Für bestimmte Menschen bestehe aufgrund ihres Gesundheitszustandes ein erhöhtes Risiko für einen schweren oder sogar tödlichen Krankheitsverlauf. „Die Annahme des Gesetzgebers, es bestehe insoweit eine erhebliche Gefahrenlage für gewichtige Schutzgüter, die gesetzgeberisches Handeln erforderlich mache, beruht auf hinreichend tragfähigen tatsächlichen Erkenntnissen. Der Gesetzgeber konnte zum Zeitpunkt der Verabschiedung des Gesetzes von einer sich verschärfenden pandemischen Lage und einer damit einhergehenden besonderen Gefährdung älterer und vorerkrankter Menschen ausgehen. Die Annahme insbesondere einer besonderen Gefährdung dieser vulnerablen Menschen trägt nach wie vor“, urteilten die Richter des Bundesverfassungsgerichts.

Dem Eingriff in die körperliche Unversehrtheit und Berufsfreiheit der Betroffenen stünden Verfassungsgüter mit überragendem Stellenwert gegenüber: Der Staat habe eine Schutzpflicht aus Art. 2 Abs 2 Grundgesetz, sich schützend vor das Leben und die körperliche Unversehrtheit seiner Bürger zu stellen.
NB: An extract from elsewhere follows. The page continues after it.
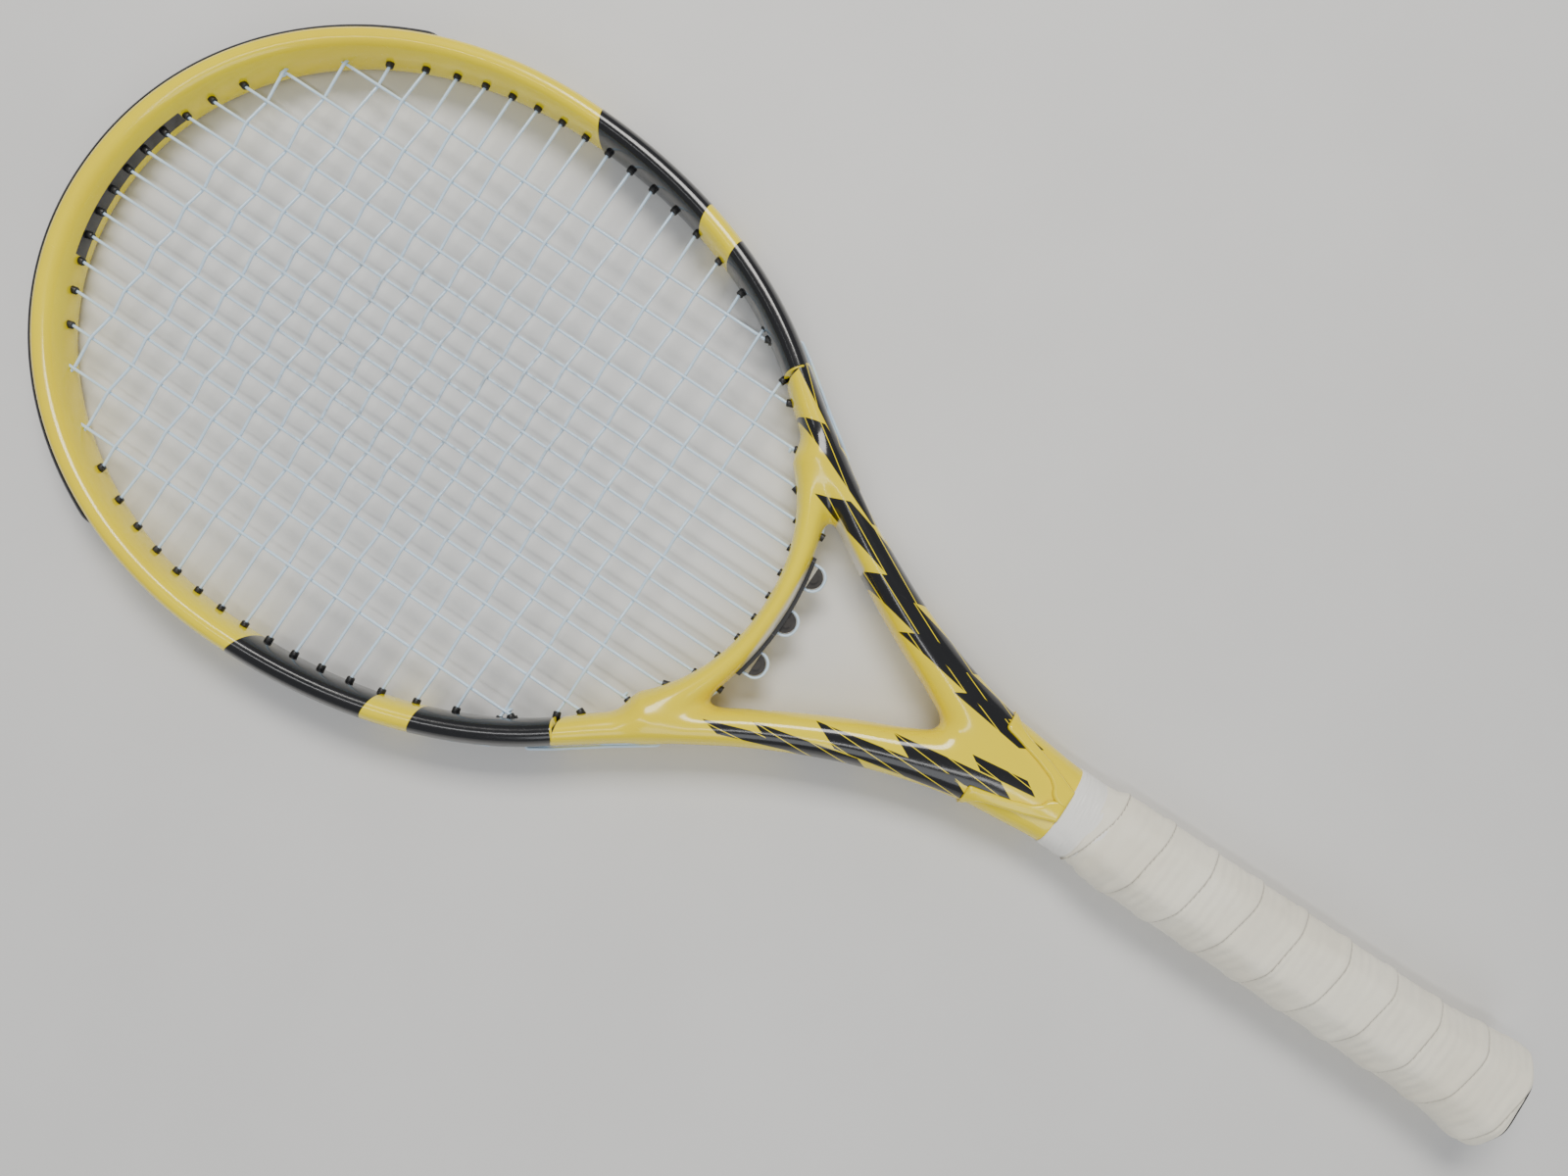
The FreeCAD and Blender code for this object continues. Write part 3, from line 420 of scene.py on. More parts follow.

Die Richter führten weiter aus: „Neben dem erhöhten Risiko, schwerwiegend oder sogar tödlich an COVID-19 zu erkranken, war die staatliche Schutzpflicht gegenüber vulnerablen Personen auch deshalb in besonderem Maße aktiviert, weil diese nicht oder allenfalls eingeschränkt in der Lage sind, ihr Infektionsrisiko durch eine Impfung selbst zu reduzieren“.

Nach verfassungsrechtlich nicht zu beanstandender Abwägung habe der Schutz vulnerabler Menschen Vorrang vor einer freien Impfentscheidung, so die Verfassungsrichter abschließend.

 

Entnommen aus RdW-Kurzreport 15/2022, Rn. 242.

[1] BVerfG, Beschluss vom 27.04.2022 – 1 BvR 2649/21.